Lowell crops up in Rachel Boast's Forward Prize-shortlisted debut Sidereal (Picador, £8.99), a collection flavoured by the Old Testament and lit by the stars, "those on-lookers of the upper air". "On Reading Lowell's Imitations of Sappho" concludes "... a poem/ when at last it finds its true form/ seems as though it's been written before." Boast's true forms are triggered by love and travel, and poised between revelation and reticence.
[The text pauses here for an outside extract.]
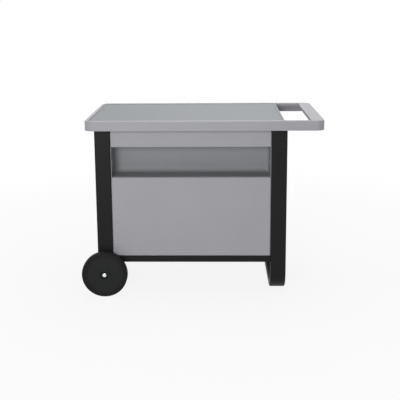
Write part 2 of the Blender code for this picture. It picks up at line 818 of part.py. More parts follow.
empty_scene()
parts = new_collection("barbecue_trolley")
cutters = new_collection("cutters")
holes = {}
legs = {}
rails = {}
stiffeners = {}
cabinet = {}
make_top_frame()
make_deck()
make_side_frames()
make_cabinet()
make_fasteners()
make_running_gear()
cut_holes()
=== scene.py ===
"""The looks of a barbecue trolley: black tube frame, grey sheet cabinet and top, two wheels."""

import json
import math

import bmesh
import bpy
from mathutils import Matrix, Vector


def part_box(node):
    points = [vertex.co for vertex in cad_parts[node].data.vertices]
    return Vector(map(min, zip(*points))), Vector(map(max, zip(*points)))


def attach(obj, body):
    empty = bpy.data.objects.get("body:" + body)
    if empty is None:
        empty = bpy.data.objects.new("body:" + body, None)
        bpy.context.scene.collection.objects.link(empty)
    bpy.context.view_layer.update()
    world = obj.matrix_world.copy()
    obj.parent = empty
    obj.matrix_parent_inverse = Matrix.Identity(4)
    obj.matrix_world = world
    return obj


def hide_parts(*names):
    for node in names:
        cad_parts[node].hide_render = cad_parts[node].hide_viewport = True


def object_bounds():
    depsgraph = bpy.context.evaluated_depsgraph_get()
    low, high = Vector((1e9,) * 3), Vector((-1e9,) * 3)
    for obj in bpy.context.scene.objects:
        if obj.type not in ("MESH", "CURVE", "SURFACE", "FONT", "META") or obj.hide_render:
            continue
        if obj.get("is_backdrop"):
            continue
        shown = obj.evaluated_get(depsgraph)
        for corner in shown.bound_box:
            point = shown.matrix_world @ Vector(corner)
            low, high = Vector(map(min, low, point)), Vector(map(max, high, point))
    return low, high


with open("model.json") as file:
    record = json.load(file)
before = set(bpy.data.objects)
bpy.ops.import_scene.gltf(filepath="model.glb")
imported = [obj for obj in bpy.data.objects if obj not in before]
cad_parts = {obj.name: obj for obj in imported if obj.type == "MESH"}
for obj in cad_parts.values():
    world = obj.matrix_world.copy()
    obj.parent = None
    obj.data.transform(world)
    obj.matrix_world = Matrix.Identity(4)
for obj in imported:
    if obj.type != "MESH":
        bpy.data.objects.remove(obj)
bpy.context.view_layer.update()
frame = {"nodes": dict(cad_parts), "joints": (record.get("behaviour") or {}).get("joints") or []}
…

In Edinburgh, "an inglorious hour" is spent "below street level, a dram with a clean finish/ set fair and square on the table." The tipsy poet observes "a better wine, on offer/ in a shabby newsagents", and descends "to the bottom/ of a bottle of Laphroig". "Blind Date" skewers a pompous swain: "He said he structured space with light/ for a living"; unsurprisingly "I was glad to be free." There's a fair bit of lying around on hillsides and tramping around harbours and, of course, star-gazing. A clever, lyrical debut.

Arthur Rimbaud's two collections, Une saison en enfer (1873) and Illuminations (1886) were ferociously intense and provocative works of art, setting the direction for poetry in the 20th century and beyond. Illuminations (Carcanet, £12.95) has now been translated by John Ashbery, and it proves a perfect match. Ashbery's brief introduction is thought-provoking and full of insight. These hallucinatory prose poems resemble "magic lantern slides", a "crystalline jumble" that is "still emitting pulses" today. These miraculous bulletins seem new-minted in Ashbery's deft renderings.